Slicing an onion results in a non-cross-sectional cut; that is, you aren’t going to slice up the onion one way, and then again perpendicularly to the first set of cuts.

These are the most common ways to cut an onion.

All right.  Now you know how to cut that onion into pieces.  How do you cook it?

Realistically, 90% of the time, you’ll probably saute the onion, which means that you will heat some oil, and then heat the onion in the oil.  That’s what sauteing essentially is–heating in a shallow pan, on medium-high to high heat, with added fat.  And sauteing, provided you have a pan, a stirring utensil, a heat source, and the oil plus onion, is very straightforward.  Just be sure to know the smoke points of your oils–I am sometimes a little lazy about which oils I use, so I stick to olive oil for medium-heat sauteing, and canola for high temperatures (like a stir-fry).  When oils get too hot and start to smoke, they start to lose both nutritional and taste benefits, so select your cooking oil with an eye to its purpose.

I am also going to talk about caramelizing onions!  Sweet yellow onions are perfect for caramelizing, which, through surprisingly still-poorly-understood mechanisms, breaks down the natural sugars in an onion and release a sweet flavor as the onion softens and cooks, releasing its water (and shrinking).

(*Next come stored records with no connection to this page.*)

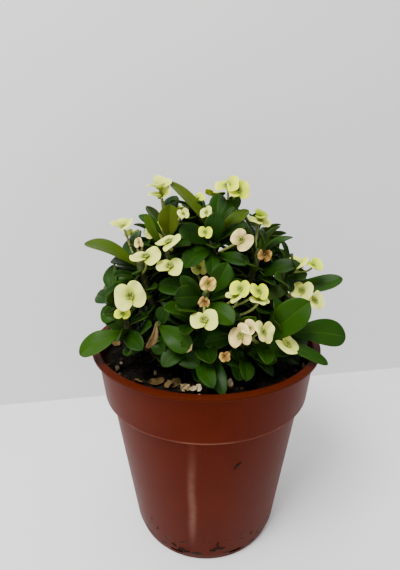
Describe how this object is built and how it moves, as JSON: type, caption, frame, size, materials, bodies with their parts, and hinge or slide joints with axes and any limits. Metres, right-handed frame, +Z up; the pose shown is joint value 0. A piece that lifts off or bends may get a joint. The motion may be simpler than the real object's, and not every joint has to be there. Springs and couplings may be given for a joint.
{
  "type": "potted euphorbia",
  "caption": "Potted thorny euphorbia: a low dome of oval leaves and cream flower heads on woody stems, rooted in soil in a round tapered plastic pot.",
  "frame": {"origin": "centre of the pot's underside, on the surface it stands on", "axes": "+Z up through the pot and plant, the plant's fuller side towards -Y, +X to the right as seen from that side"},
  "size_m": [0.1296, 0.12, 0.1936],
  "materials": {
    "pot_plastic": "satin moulded terracotta-brown plastic",
    "potting_soil": "moist dark potting mix of peat and bark",
    "bark": "dry thorny bark",
    "leaf": "smooth leathery leaf with a soft sheen",
    "bract": "thin cream bract, softly matt"
  },
  "bodies": {
    "root": {"pot": "pot_plastic", "soil": "potting_soil", "stem_back_left": "bark", "stem_back_right": "bark", "stem_centre": "bark", "stem_front": "bark", "stem_left": "bark", "stem_left_low": "bark", "stem_left_top": "bark", "stem_right": "bark", "stem_right_low": "bark", "stem_right_top": "bark", "leaf_back_left_1": "leaf", "leaf_back_left_2": "leaf", "leaf_back_left_3": "leaf", "leaf_back_right_1": "leaf", "leaf_back_right_2": "leaf", "leaf_back_right_3": "leaf", "leaf_centre_1": "leaf", "leaf_centre_2": "leaf", "leaf_centre_3": "leaf", "leaf_centre_4": "leaf", "leaf_centre_5": "leaf", "leaf_centre_6": "leaf", "leaf_front_1": "leaf", "leaf_front_2": "leaf", "leaf_front_3": "leaf", "leaf_front_4": "leaf", "leaf_front_5": "leaf", "leaf_front_6": "leaf", "leaf_left_1": "leaf", "leaf_left_2": "leaf", "leaf_left_3": "leaf", "leaf_left_low_1": "leaf", "leaf_left_low_2": "leaf", "leaf_left_top_1": "leaf", "leaf_left_top_2": "leaf", "leaf_right_1": "leaf", "leaf_right_2": "leaf", "leaf_right_low_1": "leaf", "leaf_right_low_2": "leaf", "leaf_right_low_3": "leaf", "leaf_right_top_1": "leaf", "leaf_right_top_2": "leaf", "leaf_right_top_3": "leaf", "flower_back_left_1": "bract", "flower_centre_1": "bract", "flower_centre_2": "bract", "flower_front_1": "bract", "flower_front_2": "bract", "flower_front_3": "bract", "flower_left_1": "bract", "flower_left_2": "bract", "flower_left_low_1": "bract", "flower_left_top_1": "bract", "flower_left_top_2": "bract", "flower_right_1": "bract", "flower_right_2": "bract", "flower_right_low_1": "bract", "flower_right_top_1": "bract"}
  },
  "joints": []
}
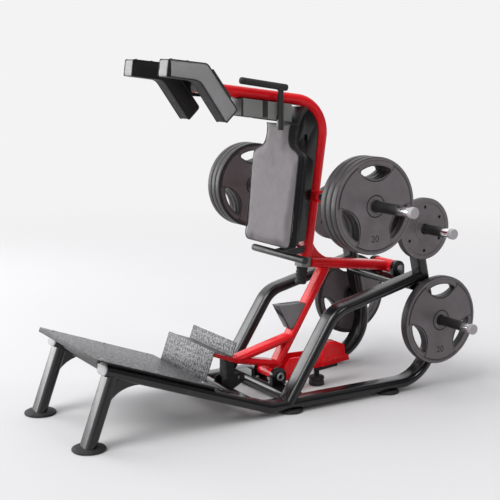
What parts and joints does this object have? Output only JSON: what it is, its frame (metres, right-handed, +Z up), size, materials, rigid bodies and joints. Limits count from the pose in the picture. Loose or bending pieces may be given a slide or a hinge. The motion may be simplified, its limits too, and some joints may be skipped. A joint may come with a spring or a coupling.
{
  "type": "lever squat machine",
  "caption": "Plate-loaded lever squat machine with a sloping foot platform, shoulder and back pads on a hinged carriage, a lock pedal and plate storage horns.",
  "frame": {"origin": "on the floor, on the centre plane, under the middle of the overall length", "axes": "+Z up, +Y from the foot platform towards the hinge at the rear, +X to the left hand of a user who stands facing away from the back pad, the side with the handle. Left and right in node names are as seen from the front"},
  "size_m": [1.716, 2.177, 1.662],
  "materials": {
    "black_paint": "semi-gloss black powder coat",
    "red_paint": "gloss red paint",
    "chromed_steel": "polished chrome",
    "black_rubber": "matt black rubber",
    "grip_rubber": "ribbed black rubber sleeve",
    "plate_rubber": "moulded dark grey rubber over iron",
    "checker_plate": "raised tear pattern, brushed",
    "dark_upholstery": "matt dark grey vinyl",
    "grey_upholstery": "matt grey vinyl",
    "grey_housing": "satin grey"
  },
  "bodies": {
    "frame": {"base_rail_left": "black_paint", "base_rail_right": "black_paint", "rear_post_left": "black_paint", "rear_post_right": "black_paint", "upright_rail_left": "black_paint", "upright_rail_right": "black_paint", "front_leg_left": "black_paint", "front_leg_right": "black_paint", "foot_front_left": "black_rubber", "foot_front_right": "black_rubber", "foot_mid_left": "black_rubber", "foot_mid_right": "black_rubber", "foot_rear_left": "black_rubber", "foot_rear_right": "black_rubber", "pillow_block_left": "black_paint", "pillow_block_right": "black_paint", "horn_small_left": "chromed_steel", "horn_small_right": "chromed_steel", "horn_big_left": "chromed_steel", "horn_big_right": "chromed_steel", "front_cross_tube": "black_paint", "mid_cross_tube": "black_paint", "base_cross_tube": "black_paint", "rear_cross_tube": "black_paint", "foot_platform": "checker_plate", "kick_plate": "checker_plate", "pedal_rest": "black_rubber", "stop_channel": "red_paint", "stop_foot": "black_rubber", "stop_pad": "black_rubber", "lock_bracket": "black_paint"},
    "carriage": {"carriage_spine": "red_paint", "lever_beam": "red_paint", "corner_block": "grey_housing", "rubber_bumper": "black_rubber", "horn_work_left": "chromed_steel", "horn_work_right": "chromed_steel", "shoulder_pad_left": "dark_upholstery", "shoulder_pad_right": "dark_upholstery", "pad_bracket": "black_paint", "back_pad": "grey_upholstery", "back_board": "black_paint", "pad_carrier": "black_paint", "lower_bar": "black_paint", "top_housing": "grey_housing", "side_handle": "grip_rubber"},
    "lock": {"lock_frame": "red_paint", "pedal_plate": "checker_plate", "strut_block": "grey_housing"},
    "work_plates_left": {"work_plate_left_1": "plate_rubber", "work_plate_left_2": "plate_rubber", "work_plate_left_3": "plate_rubber"},
    "small_plate_left": {"small_plate_left": "plate_rubber"},
    "big_plate_left": {"big_plate_left": "plate_rubber"},
    "work_plates_right": {"work_plate_right_1": "plate_rubber", "work_plate_right_2": "plate_rubber", "work_plate_right_3": "plate_rubber"},
    "small_plate_right": {"small_plate_right": "plate_rubber"},
    "big_plate_right": {"big_plate_right": "plate_rubber"}
  },
  "joints": [
    {"name": "carriage_pivot", "type": "hinge", "parent": "frame", "child": "carriage", "pos_m": [0, 0.8245, 0.588], "axis": [1, 0, 0], "range_deg": [0, 17]},
    {"name": "lock_pivot", "type": "hinge", "parent": "frame", "child": "lock", "pos_m": [0, 0.0855, 0.112], "axis": [1, 0, 0], "range_deg": [-32.3, 0]},
    {"name": "work_plates_slide_left", "type": "slide", "parent": "carriage", "child": "work_plates_left", "axis": [-1, 0, 0], "range_m": [0, 0.26]},
    {"name": "small_plate_slide_left", "type": "slide", "parent": "frame", "child": "small_plate_left", "axis": [-1, 0, 0], "range_m": [0, 0.2]},
    {"name": "big_plate_slide_left", "type": "slide", "parent": "frame", "child": "big_plate_left", "axis": [-1, 0, 0], "range_m": [0, 0.23]},
    {"name": "work_plates_slide_right", "type": "slide", "parent": "carriage", "child": "work_plates_right", "axis": [1, 0, 0], "range_m": [0, 0.26]},
    {"name": "small_plate_slide_right", "type": "slide", "parent": "frame", "child": "small_plate_right", "axis": [1, 0, 0], "range_m": [0, 0.2]},
    {"name": "big_plate_slide_right", "type": "slide", "parent": "frame", "child": "big_plate_right", "axis": [1, 0, 0], "range_m": [0, 0.23]}
  ],
  "couplings": [
    {"joint": "lock_pivot", "follows": "carriage_pivot", "ratio": -1.9}
  ]
}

This takes a long period of time!  Sauteing an onion only takes about 5-7 minutes, generally speaking, whereas caramelization takes at least 30-40 minutes, preferably longer (they’re still good if you don’t have 60 minutes, but at least 30 is absolutely essential to start that sugar breakdown).  Fortunately, the process is simple!  Cook the onion in olive oil on low heat.  The end.

Here are some pictures!  I didn’t have the time to sit and caramelize these onions to their absolute final form, as I had the time limit of some recipe and the planning skills of the idiomatic goldfish, but this will give you an idea of how your onions should proceed:

1. Tossing the onion in the pan (large, rigid, mostly whitish chunks)

2. Approximate midway point (softening and coloring a little)

3. Browning nicely!

And now you have caramelized onions–a nice topping or condiment for sandwiches, rice dishes, whatever else.  Or just good by themselves–I’m almost sure a few got snatched out of the pan and eaten.

It’s funny, I used to dislike (or, maybe, think I disliked) onions until I knew how to cook them, though I’m still not a fan of raw onions–they’re too bright and not sweet enough for my taste.  You may be different!  I know lots of people like a crisp onion on their (veggie, right?) burger.  But now you know how to cut and cook them.

When I finally work up the nerve to try it, look forward to the follow-up to this post–onion rings!

p.s.: I discovered today that Funyuns aren’t vegan.  WHAT?  There’s buttermilk in them.  Jesse Pinkman would surely disapprove.  Okay, Pinkman would probably not care.  But I do.  I had plans!